* _Exercise_
Write out, word for word, only the data from its first line to the line containing "valley_shade_r: tuple = (10.3, 10.8, 11.15, 11.35)".

* _Data section_

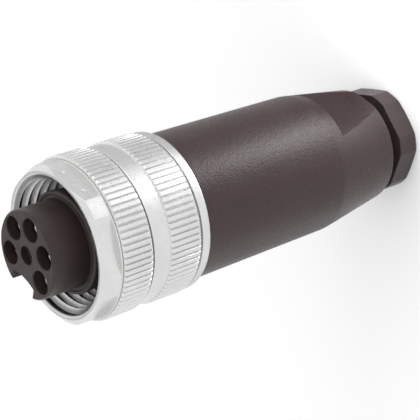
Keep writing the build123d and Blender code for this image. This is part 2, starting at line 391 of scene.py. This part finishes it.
@dataclass(frozen=True)
class SatinPlate:
    """Satin nickel plate on die-cast metal, with fine turning marks round Z and a painted shade that darkens
    the thread's valleys.
    """

    name: str
    colour: tuple
    roughness: float = 0.3
    mark_mm: float = 0.3
    mark_depth_mm: float = 0.003
    mark_strength: float = 0.35
    orange_mm: float = 0.9
    # Painted shade: a dark colour laid on the thread's valleys inside the bore in place of their shade, and
    # the radii where it fades in, is full, wanes and ends.
    valley: tuple = (0.25, 0.245, 0.245)
    valley_shade_r: tuple = (10.3, 10.8, 11.15, 11.35)

    def make(self) -> bpy.types.Material:
        """Build the material: marks that vary with height only, and a painted shade over the thread's valleys
        that fades in by radius.

        Returns:
            The material.
        """
        n = Nodes(self.name)
        place = n.object_place()
        parts = n.add("SeparateXYZ", None, Vector=place)
        height_only = n.add("CombineXYZ", None, Z=parts.outputs["Z"])
        marks = n.noise(height_only.outputs[0], self.mark_mm, 2.0)
        skin = n.noise(place, self.orange_mm, 3.0)
        stains = n.noise(place, self.orange_mm * 7, 2.0)
        duller = tuple(0.9 * c for c in self.colour)
        plated = n.blend_colour(n.span(stains, 0, 1), self.colour, duller)
        across = n.add("CombineXYZ", None, X=parts.outputs["X"], Y=parts.outputs["Y"])
        reach = n.add("VectorMath", {"operation": "LENGTH"}, Vector=across.outputs[0]).outputs["Value"]
        start, full, wane, end = (r * MM for r in self.valley_shade_r)
        # Painted shade: a share that is full over the thread's valleys and fades out by radius on each side;
        # the mix below darkens the plate there.
        deep = n.add("Math", {"operation": "MULTIPLY"})
        n.feed(deep, 0, n.span(reach, 0, 1, start, full))
        n.feed(deep, 1, n.span(reach, 1, 0, wane, end))
        valley_shaded = n.add("Mix", {"data_type": "RGBA"})
        n.feed(valley_shaded, 0, deep.outputs[0])
        n.feed(valley_shaded, 6, plated)
        valley_shaded.inputs[7].default_value = (*self.valley, 1)
        n.feed(n.shader, "Base Color", valley_shaded.outputs[2])
        n.feed(n.shader, "Roughness", n.span(skin, self.roughness - 0.05, self.roughness + 0.07))
        n.shader.inputs["Metallic"].default_value = 1.0
        n.feed(n.shader, "Normal", n.bump(marks, self.mark_depth_mm, self.mark_strength))
        return n.material


@dataclass(frozen=True)
class Rubber:
    """Black moulded rubber with a soft sheen and a little bloom."""

    name: str
    colour: tuple
    bloom: tuple
    roughness: float = 0.55

    def make(self) -> bpy.types.Material:
        """Build the material.

        Returns:
            The material.
        """
        n = Nodes(self.name)
        place = n.object_place()
        haze = n.noise(place, 1.4, 3.0)
        grain = n.noise(place, 0.12, 1.0)
        n.feed(n.shader, "Base Color", n.blend_colour(n.span(haze, 0, 1), self.colour, self.bloom))
        n.feed(n.shader, "Roughness", n.span(haze, self.roughness - 0.08, self.roughness + 0.1))
        n.feed(n.shader, "Normal", n.bump(grain, 0.008, 0.4))
        return n.material


@dataclass(frozen=True)
class TurnedMetal:
    """Turned contact or screw metal with faint tool marks and tarnish."""

    name: str
    colour: tuple
    tarnish: tuple
    roughness: float = 0.22

    def make(self) -> bpy.types.Material:
        """Build the material.

        Returns:
            The material.
        """
        n = Nodes(self.name)
        place = n.object_place()
        stain = n.noise(place, 0.8, 3.0)
        marks = n.noise(place, 0.06, 1.0)
        n.feed(n.shader, "Base Color", n.blend_colour(n.span(stain, 0, 1), self.colour, self.tarnish))
        n.feed(n.shader, "Roughness", n.span(stain, self.roughness, self.roughness + 0.14))
        n.shader.inputs["Metallic"].default_value = 1.0
        n.feed(n.shader, "Normal", n.bump(marks, 0.003, 0.3))
        return n.material


@dataclass
class Finishes:
    """One material for each slot, made on first use."""

    recipes: dict = field(
        default_factory=lambda: {
            Slot.HOUSING: ErodedPlastic("housing_plastic", (0.029, 0.0125, 0.0145), (0.034, 0.016, 0.018)),
            Slot.CARRIER: ErodedPlastic(
                "carrier_plastic", (0.025, 0.0135, 0.014), (0.03, 0.017, 0.018), 0.4, 0.2, 0.03, 3.0
            ),
            Slot.NUT: ErodedPlastic("nut_plastic", (0.034, 0.021, 0.023), (0.042, 0.027, 0.029), 0.34),
            Slot.CAGE: ErodedPlastic(
                "cage_plastic", (0.022, 0.02, 0.02), (0.03, 0.027, 0.027), 0.45, 0.1, 0.008, 2.0
            ),
            Slot.RUBBER: Rubber("black_rubber", (0.034, 0.022, 0.022), (0.05, 0.036, 0.036)),
            Slot.PLATE: SatinPlate("plated_metal", (0.72, 0.72, 0.715)),
            Slot.CONTACT: TurnedMetal("contact_brass", (0.84, 0.8, 0.72), (0.62, 0.57, 0.48)),
            Slot.SCREW: TurnedMetal("screw_steel", (0.6, 0.6, 0.58), (0.45, 0.44, 0.42), 0.3),
        }
    )
    made: dict = field(default_factory=dict)

    def get(self, slot: Slot) -> bpy.types.Material:
        """Material of a slot."""
        if slot not in self.made:
            self.made[slot] = self.recipes[slot].make()
        return self.made[slot]

    def dress(self, piece: bpy.types.Object, slot: Slot, body: Body) -> bpy.types.Object:
        """Give a new piece its finish, its slot and its body.

        Args:
            piece: the new object.
            slot: material slot.
            body: body that it rides on.

        Returns:
            The same piece.
        """
        piece.data.materials.clear()
        piece.data.materials.append(self.get(slot))
        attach(piece, body.value)
        LOG.info("%s: %d faces on %s", piece.name, len(piece.data.polygons), body.value)
        return piece

    def dress_node(self, name: str, slot: Slot) -> None:
        """Give a node of the frame its finish in its own slots.

        Args:
            name: node name.
            slot: material slot.
        """
        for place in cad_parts[name].material_slots:
            place.material = self.get(slot)
        LOG.info("%s: dressed as %s", name, slot.value)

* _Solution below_
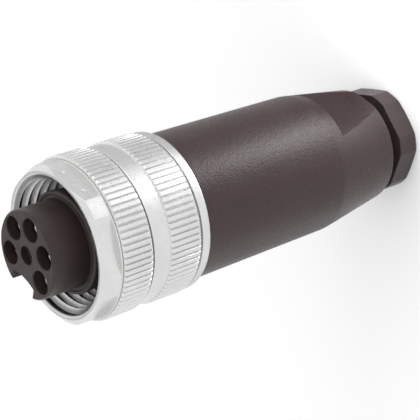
Keep writing the build123d and Blender code for this image. This is part 2, starting at line 391 of scene.py. This part finishes it.
@dataclass(frozen=True)
class SatinPlate:
    """Satin nickel plate on die-cast metal, with fine turning marks round Z and a painted shade that darkens
    the thread's valleys.
    """

    name: str
    colour: tuple
    roughness: float = 0.3
    mark_mm: float = 0.3
    mark_depth_mm: float = 0.003
    mark_strength: float = 0.35
    orange_mm: float = 0.9
    # Painted shade: a dark colour laid on the thread's valleys inside the bore in place of their shade, and
    # the radii where it fades in, is full, wanes and ends.
    valley: tuple = (0.25, 0.245, 0.245)
    valley_shade_r: tuple = (10.3, 10.8, 11.15, 11.35)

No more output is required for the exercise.